### Data extract:
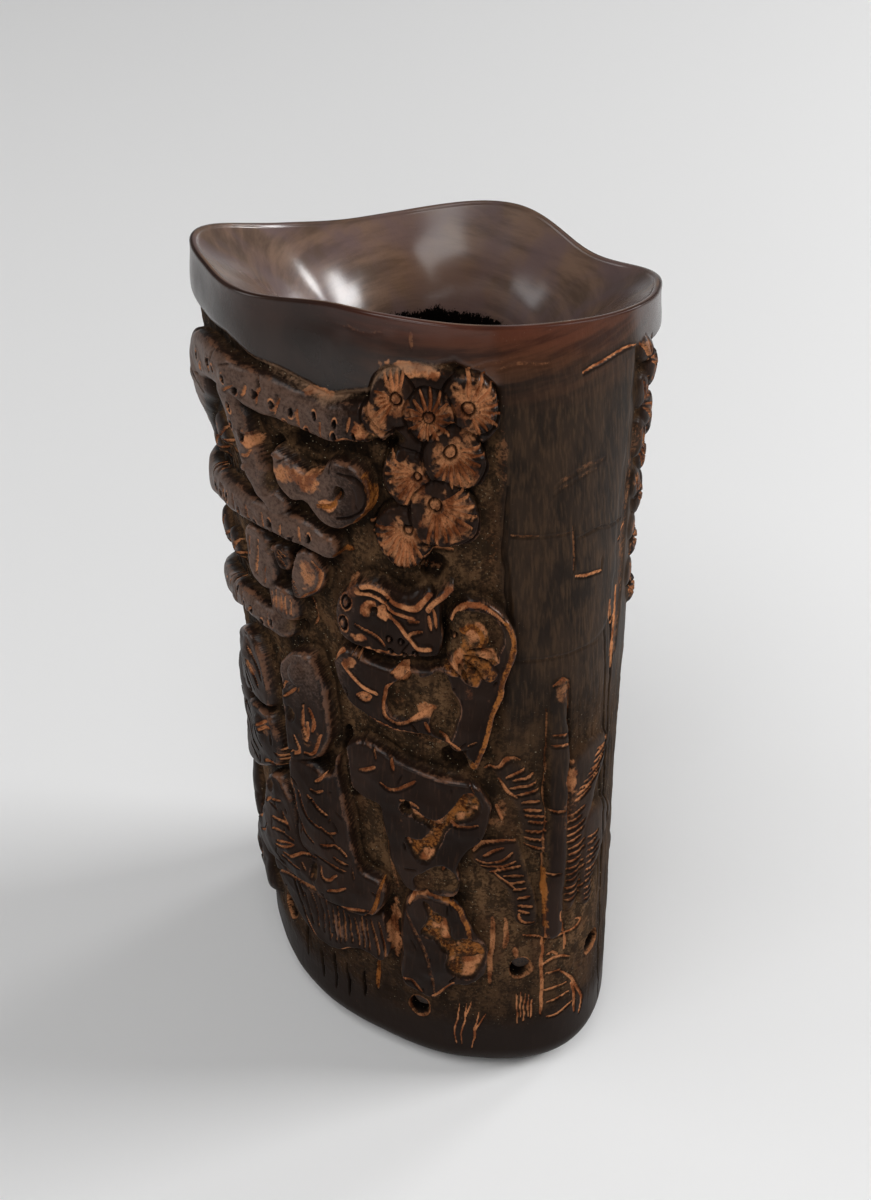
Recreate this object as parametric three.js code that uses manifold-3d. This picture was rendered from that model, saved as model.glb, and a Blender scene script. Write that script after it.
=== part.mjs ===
// Libation cup carved from one hollow horn, closed at the foot by a pegged plug.
// Millimetres, +Z up. The origin is on the surface it stands on, inside the foot.
// A place on the wall is a turn share, counted counterclockwise from the middle of
// the hidden back, and a height share, counted from the foot to the lip above it.

import * as THREE from 'three';
import * as BufferGeometryUtils from 'three/addons/utils/BufferGeometryUtils.js';
import Module from 'manifold-3d';

const wasm = await Module();
wasm.setup();

// The cup as a whole
const cupHeight = 130;
const footRadius = 28;
const mouthRadius = 30;
const footRounding = 6;
const backDirection = THREE.MathUtils.degToRad(110);
const flareShare = 0.48;

// Outlines, as shares of footRadius, mouthRadius and cupHeight, at even steps from +X
const footShares = [1.06, 0.85, 0.83, 0.87, 0.94, 1.01, 1.03, 0.93, 0.89, 0.91, 1.06, 1.22];
const mouthShares = [
  0.87, 0.99, 1.09, 1.05, 1.16, 1.2, 1.15, 1.19, 1.18, 1.01, 0.9, 0.74, 0.72, 0.72, 0.74, 0.78,
];
const lipHeightShares = [1.01, 0.976, 0.938, 0.952, 0.933, 0.953, 1.008, 1.031, 1.051, 1.059, 1.051, 1.035];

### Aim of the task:
Isolate the lines above that contain the word "from" and copy them.

### Response:
Recreate this object as parametric three.js code that uses manifold-3d. This picture was rendered from that model, saved as model.glb, and a Blender scene script. Write that script after it.
// Libation cup carved from one hollow horn, closed at the foot by a pegged plug.
// A place on the wall is a turn share, counted counterclockwise from the middle of
// the hidden back, and a height share, counted from the foot to the lip above it.
import * as THREE from 'three';
import * as BufferGeometryUtils from 'three/addons/utils/BufferGeometryUtils.js';
import Module from 'manifold-3d';
// Outlines, as shares of footRadius, mouthRadius and cupHeight, at even steps from +X